Focus on supply, not possession, says Robina Barton
“Drugs are problematic for individuals and for society as a whole and we need to tackle the problems from a number of angles,” she said.
“In terms of the criminal aspect resources should be directed towards tackling the supply, rather than on individual possession.”
Barton said there was an international dimension with drug traders often involved in “other horrible trades, such as weapons, people trafficking and forced prostitution”.
“To tackle drug use we need to understand the reasons why people use drugs and focus our resources there,” she continued.
“That includes improving mental health services and promoting healthy lifestyles – in particular ensuring that children participate in more sport and outdoor activities that are good for mental and physical wellbeing.”
She said it would be “nice to think that we could move towards a more continental approach to drinking but it would be tricky, as it would require a major shift in how we interact and socialise within our families and communities”.
“The trouble with alcohol is that it is completely acceptable until someone develops an addiction to it, and then they are looked down upon,” Barton said.
“Unfortunately, anyone can develop an alcohol dependency.
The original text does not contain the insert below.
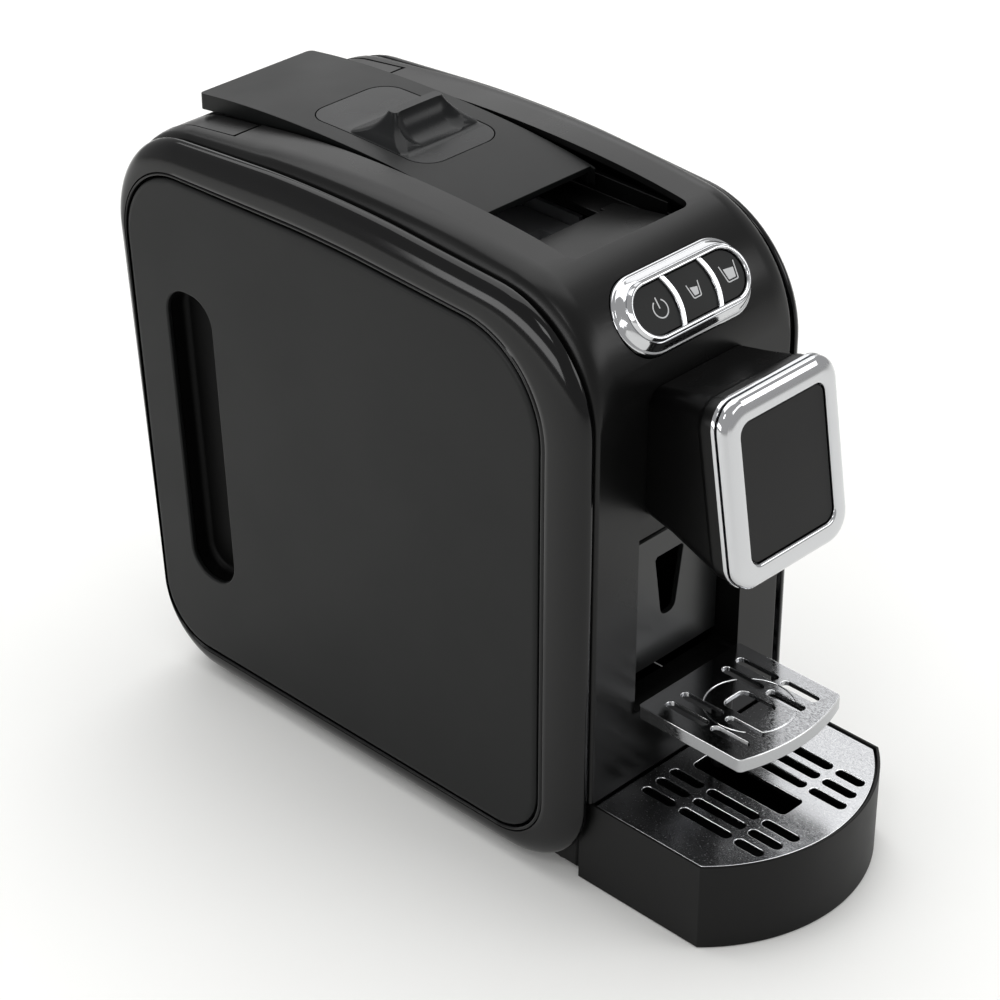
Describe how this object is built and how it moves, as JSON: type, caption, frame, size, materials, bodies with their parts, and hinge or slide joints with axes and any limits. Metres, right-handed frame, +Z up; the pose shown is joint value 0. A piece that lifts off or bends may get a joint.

I was part of the early generation of ‘ladettes’, when girls began heavy drinking en masse, and I suspect we’ll see more women from my age group developing problems.”
She said it was important those struggling with alcohol dependency, and their families, had access to the right support.
“I was shocked to hear of the sudden closure of CADSS and would like to know more of the circumstances surrounding it,” Barton added.
“Having worked with drug and alcohol users, I see continuity and security of treatment as vital, and a sudden change in service provision without a proper handover could create more problems for people with already chaotic lifestyles.”